Task objective =>
Produce an exact copy of the lines from the line containing "obj.matrix_world = Matrix.Identity(4)" through the last line of the listing below, both ends included, and nothing else.

Given information =>
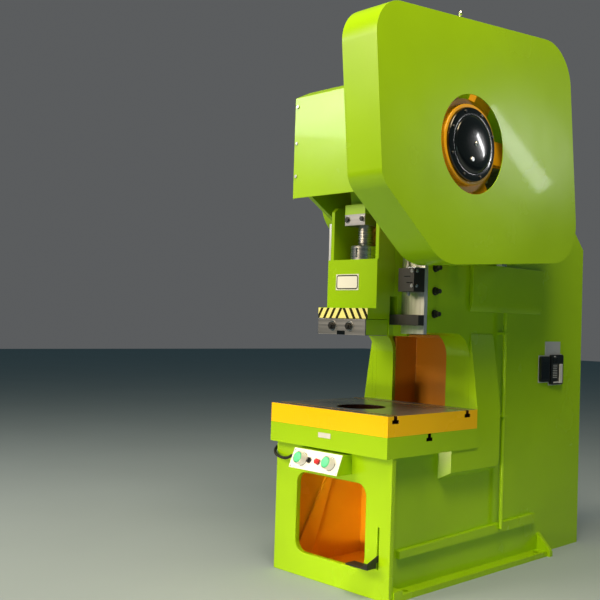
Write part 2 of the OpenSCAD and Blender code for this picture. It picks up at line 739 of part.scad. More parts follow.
// Adjusting screw and connecting rod
thread_z = slide_top + 84;
pin_z = crank_z + stroke / 2;
rod_z = [1857, 1968];
rod_front = -88;
rod_bolt_z = rod_z[0] + 33;
eye_y = 142;
eye_z = 94;
rod_half = 60;
module adjusting_screw() {
    color(steel) {
        translate([0, 0, ball_z]) sphere(r = ball_r, $fn = 72);
        z_rod([ball_z, thread_z + 1], 30, 0, 0);
        z_rod([thread_z, rod_z[1] + 80], screw_r, 0, 0, 72);
    }
}
module con_rod() {
    eye = [[-eye_y, pin_z - eye_z], [eye_y, pin_z - eye_z], [eye_y, pin_z + eye_z],
        [-eye_y, pin_z + eye_z]];
    gap_y = pin_r + 62;
    gap_z = pin_r + 15;
    gap = [[-gap_y, pin_z - gap_z], [gap_y, pin_z - gap_z], [gap_y, pin_z + gap_z],
        [-gap_y, pin_z + gap_z]];
    color(steel) difference() {
        union() {
            block([-75, 75], [rod_front, 60], rod_z);
            across([-rod_half, rod_half]) polygon([[-58, rod_z[1] - 1], [58, rod_z[1] - 1],
                [90, pin_z - eye_z + 1], [-90, pin_z - eye_z + 1]]);
            across([-rod_half, rod_half]) polygon(rounded(eye, [50, 50, 60, 60], 10));
        }
        across([-rod_half - 1, rod_half + 1]) polygon(rounded(gap, [40, 40, 40, 40], 10));
        z_rod([rod_z[0] - 1, rod_z[1] + 80], screw_r, 0, 0, 72);
        for (x = [-55, 55]) y_rod([rod_front - 1, 20], 8, x, rod_bolt_z);
    }
}
module rod_bolts() {
    color(steel) for (x = [-55, 55]) {
        y_rod([rod_front, 20], 8, x, rod_bolt_z);
        y_rod([rod_front - 10, rod_front], 14, x, rod_bolt_z, 6);
    }
}

// Crankshaft with its brake on the left
web_in = rod_half + 2;
crank_web = 40;
drum_x = [-half_w - 85, -half_w - 35];
gear_x = [guard_x - 124, guard_x - 24];
module crankshaft() {
    color(steel) {
        x_rod([drum_x[0] - 20, -web_in], journal_r, 0, crank_z);
        x_rod([web_in, gear_x[1] - 8], journal_r, 0, crank_z);
        x_rod([-web_in, web_in], pin_r, 0, pin_z);
        both_sides() {
            x_rod([web_in, web_in + crank_web], 82, 0, crank_z);
            x_rod([web_in, web_in + crank_web], 76, 0, pin_z);
            block([web_in, web_in + crank_web], [-76, 76], [crank_z, pin_z]);
        }
    }
}
module brake_drum() {
    color(grey) difference() {
        x_rod(drum_x, drum_r, 0, crank_z, 96);
        x_rod([drum_x[0] - 1, drum_x[1] + 1], journal_r, 0, crank_z);
    }
}
module brake_band() {
    color(green) {
        difference() {
            union() {
                x_rod([drum_x[0] + 4, drum_x[1] - 4], drum_r + 12, 0, crank_z, 96);
                across([drum_x[0] + 4, drum_x[1] - 4]) polygon([[-24, crank_z + drum_r],
                    [24, crank_z + drum_r], [16, crank_z + 280], [-16, crank_z + 280]]);
            }
            x_rod([drum_x[0], drum_x[1]], drum_r + touch, 0, crank_z, 96);
        }
        block([drum_x[1] - 6, -half_w], [-22, 22], [crank_z + 134, crank_z + 170]);
        x_rod([drum_x[0] - 6, drum_x[1] + 6], 24, 0, crank_z + 290, 48);
    }
}

// Gear, pinion, back shaft and flywheel
function tooth(n, m, i, w, a, d) = let (p = m * n / 2, s = 360 / n, c = i * s)
    [for (q = [[p - d, -w * 1.55], [p - 0.2 * m, -w * 1.12], [p + a, -w * 0.52],
    [p + a, w * 0.52], [p - 0.2 * m, w * 1.12], [p - d, w * 1.55]])
    q[0] * [cos(c + q[1] * s / 4), sin(c + q[1] * s / 4)]];
function teeth(n, m, w, a, d) = [for (i = [0:n - 1]) each tooth(n, m, i, w, a, d)];
spoke_r = [182, 440];
spoke_w = 118;
hub_disc_r = 225;
module drive_gear() {
    color(orange) translate([0, 0, crank_z]) difference() {
        union() {
            difference() {
                across(gear_x) polygon(teeth(gear_n, gear_m, 0.84, 0.8 * gear_m, 1.15 * gear_m));
                x_rod([gear_x[0] - 1, gear_x[1] + 1], spoke_r[1], 0, 0, 96);
            }
            x_rod(gear_x, spoke_r[0] + 13, 0, 0, 96);
            x_rod([gear_x[0] + 16, gear_x[1] - 18], hub_disc_r, 0, 0, 96);
            for (a = [0:60:300]) rotate([a, 0, 0]) block([gear_x[0] + 24, gear_x[1] - 26],
                [spoke_r[0] - 20, spoke_r[1] + 8], [-spoke_w / 2, spoke_w / 2]);
        }
        x_rod([gear_x[0] - 1, gear_x[1] + 1], journal_r + fit, 0, 0);
    }
}
module pinion_shape() {
    difference() {
        across([gear_x[0] - 4, gear_x[1] + 4])
            rotate(180 + 180 / pinion_n)
            polygon(teeth(pinion_n, gear_m, 0.84, 0.8 * gear_m, 1.15 * gear_m));
        x_rod([gear_x[0] - 6, gear_x[1] + 6], back_r, 0, 0);
    }
}
module pinion() {
    color(steel) translate([0, back_y, crank_z]) pinion_shape();
}
module clutch_cover() {
    color(black) translate([gear_x[1], 0, crank_z]) rotate([0, 90, 0]) rotate_extrude($fn = 96)
        polygon([[0, 0], [clutch_r, 0], [clutch_r, 16], [clutch_r - 6, 22], [clutch_r - 40, 24],
        [clutch_r - 46, 30], [110, 38], [70, 42], [0, 43]]);
}
wheel_x = [-half_w - 35 - wheel_w, -half_w - 35];
module back_shaft() {
    color(steel) x_rod([wheel_x[0] - 20, gear_x[1] + 12], back_r, back_y, crank_z);
}
module flywheel() {
    color(grey) difference() {
        x_rod(wheel_x, wheel_r, back_y, crank_z, 96);
        for (x = [wheel_x[0] - 1, wheel_x[1] - 45]) difference() {
            x_rod([x, x + 46], wheel_r - 44, back_y, crank_z, 96);
            x_rod([x - 1, x + 47], 90, back_y, crank_z);
        }
        x_rod([wheel_x[0] - 1, wheel_x[1] + 1], back_r, back_y, crank_z);
    }
}

// Motor, belts and their guard
motor_z = shelf_z + motor_h;
motor_shaft_r = 24;
module motor() {
    color(green) difference() {
        union() {
            x_rod([-300, 80], motor_r, motor_y, motor_z, 96);
            block([-230, 10], [motor_y - 120, motor_y + 120], [shelf_z, shelf_z + 24]);
            for (x = [-230, -20]) block([x, x + 30], [motor_y - 90, motor_y + 90],
                [shelf_z, motor_z - 60]);
            block([-170, -60], [motor_y - 60, motor_y + 60], [motor_z + 90, motor_z + 170]);
        }
        x_rod([-301, -220], motor_shaft_r + fit, motor_y, motor_z);
    }
}
module motor_pulley() {
    color(grey) {
        x_rod(wheel_x, pulley_r, motor_y, motor_z, 96);
        x_rod([wheel_x[1] - 1, -226], motor_shaft_r, motor_y, motor_z);
    }
}
module loop(x, e) {
    a = [back_y, crank_z];
    b = [motor_y, motor_z];
    v = b - a;
    t = atan2(v[1], v[0]);
    g = acos((wheel_r - pulley_r) / norm(v));
    ra = wheel_r + e;
    rb = pulley_r + e;
    function at(c, r, w) = c + r * [cos(w), sin(w)];
    x_rod(x, ra, a[0], a[1], 96);
    x_rod(x, rb, b[0], b[1], 96);
    across(x) polygon([at(a, ra, t - g), at(b, rb, t - g), at(b, rb, t + g), at(a, ra, t + g)]);
}
module drive_belts() {
    color(black) for (i = [0:3]) let (x = wheel_x[0] + 15 + i * 25) difference() {
        loop([x, x + 15], 11);
        loop([x - 1, x + 16], touch);
    }
}
belt_room = wheel_r + 30;
belt_back = motor_y + pulley_r + 48;
belt_edge = [[back_y - belt_room, crank_z - belt_room], [760, crank_z - belt_room],
    [belt_back, motor_z - 131], [belt_back, motor_z + 134], [760, crank_z + belt_room],
    [back_y - belt_room, crank_z + belt_room]];
belt_radii = [200, 150, 110, 110, 150, 200];
module belt_guard() {
    color(green) difference() {
        across([-600, -half_w]) polygon(rounded(belt_edge, belt_radii, 12));
        across([-600 + sheet, -half_w + 1])
            polygon(rounded(inset(belt_edge, sheet), thinner(belt_radii, sheet), 12));
    }
}
module knockout_bar() {
    color(black) block([bar_right - bar_l, bar_right], [bar_y - bar_w / 2, bar_y + bar_w / 2],
        [bar_z, bar_z + bar_h]);
}

side_plate_right();
side_plate_left();
front_panel();
bottom_plate();
foot_rails();
base_web();
throat_web();
throat_recess();
cheek_right();
cheek_left();
bed_slab();
bolster();
rear_casing();
head_casing();
head_web();
gib_housings();
gib_strips();
gib_bolts();
knockout_brackets();
knockout_stops();
crank_cover();
cover_screws();
gear_guard();
bearing_housings();
side_pocket();
drain_pipe();
control_box();
control_panel();
button_shrouds();
control_cable();
pedal_shaft();
brake_band();
belt_guard();
motor();
drive_belts();
side_switches();
breaker_lever();
bed_plate();
slide();
slide_plate();
clamp_block();
clamp_bolts();
ball_nut();
adjusting_screw();
con_rod();
rod_bolts();
crankshaft();
brake_drum();
drive_gear();
clutch_cover();
back_shaft();
pinion();
flywheel();
motor_pulley();
knockout_bar();
palm_button_left();
palm_button_right();
estop_button();
selector_knob();
pedal();
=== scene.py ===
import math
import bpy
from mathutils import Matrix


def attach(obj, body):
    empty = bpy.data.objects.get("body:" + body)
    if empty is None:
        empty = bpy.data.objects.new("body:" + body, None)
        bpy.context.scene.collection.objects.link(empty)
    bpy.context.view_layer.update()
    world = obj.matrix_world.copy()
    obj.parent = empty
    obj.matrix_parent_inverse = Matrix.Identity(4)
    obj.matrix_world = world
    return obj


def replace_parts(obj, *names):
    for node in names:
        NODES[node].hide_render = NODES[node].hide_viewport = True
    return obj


bl_info = {
    "name": "Stamping press",
    "version": (1, 0, 0),
    "blender": (4, 5, 0),
    "location": "View3D > Sidebar > Press",
    "description": "Dresses a deep-throat stamping press: enamelled frame, geared drive, ram and controls",
    "category": "Object",
}

import bmesh
import bpy
from bpy.props import FloatProperty, FloatVectorProperty, IntProperty, PointerProperty
from mathutils import Matrix, Vector

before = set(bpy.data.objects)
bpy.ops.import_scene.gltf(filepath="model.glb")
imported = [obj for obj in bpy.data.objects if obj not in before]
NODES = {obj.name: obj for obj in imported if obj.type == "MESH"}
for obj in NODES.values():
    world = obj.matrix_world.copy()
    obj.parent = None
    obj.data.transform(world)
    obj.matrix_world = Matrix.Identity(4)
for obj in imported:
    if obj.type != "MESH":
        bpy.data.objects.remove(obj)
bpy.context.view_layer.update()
MM = 0.001

# Heights and places shared with the part's source, in metres
CRANK = Vector((0.0, 0.0, 2.218))
BACK_SHAFT_Y = 0.5756
BEARING_FACE = 0.3845
MOTOR = Vector((0.0, 1.205, 2.216))
GEAR_FACE = 0.688
TOOTH_ROOT = 0.4725
NOSE_FRONT = -0.159
STRIPE_TOP = 1.4195
PANEL_Y, PANEL_Z, PANEL_LEAN = -0.292, 0.633, math.atan(0.4)
PALM_XS, KNOB_X, STOP_X = (-0.122, 0.089), -0.068, -0.001


def linear(code):
    """An sRGB hex value as linear red, green and blue."""
    parts = [int(code[i:i + 2], 16) / 255 for i in (0, 2, 4)]
    return tuple(c / 12.92 if c <= 0.04045 else ((c + 0.055) / 1.055) ** 2.4 for c in parts)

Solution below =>
    obj.matrix_world = Matrix.Identity(4)
for obj in imported:
    if obj.type != "MESH":
        bpy.data.objects.remove(obj)
bpy.context.view_layer.update()
MM = 0.001

# Heights and places shared with the part's source, in metres
CRANK = Vector((0.0, 0.0, 2.218))
BACK_SHAFT_Y = 0.5756
BEARING_FACE = 0.3845
MOTOR = Vector((0.0, 1.205, 2.216))
GEAR_FACE = 0.688
TOOTH_ROOT = 0.4725
NOSE_FRONT = -0.159
STRIPE_TOP = 1.4195
PANEL_Y, PANEL_Z, PANEL_LEAN = -0.292, 0.633, math.atan(0.4)
PALM_XS, KNOB_X, STOP_X = (-0.122, 0.089), -0.068, -0.001


def linear(code):
    """An sRGB hex value as linear red, green and blue."""
    parts = [int(code[i:i + 2], 16) / 255 for i in (0, 2, 4)]
    return tuple(c / 12.92 if c <= 0.04045 else ((c + 0.055) / 1.055) ** 2.4 for c in parts)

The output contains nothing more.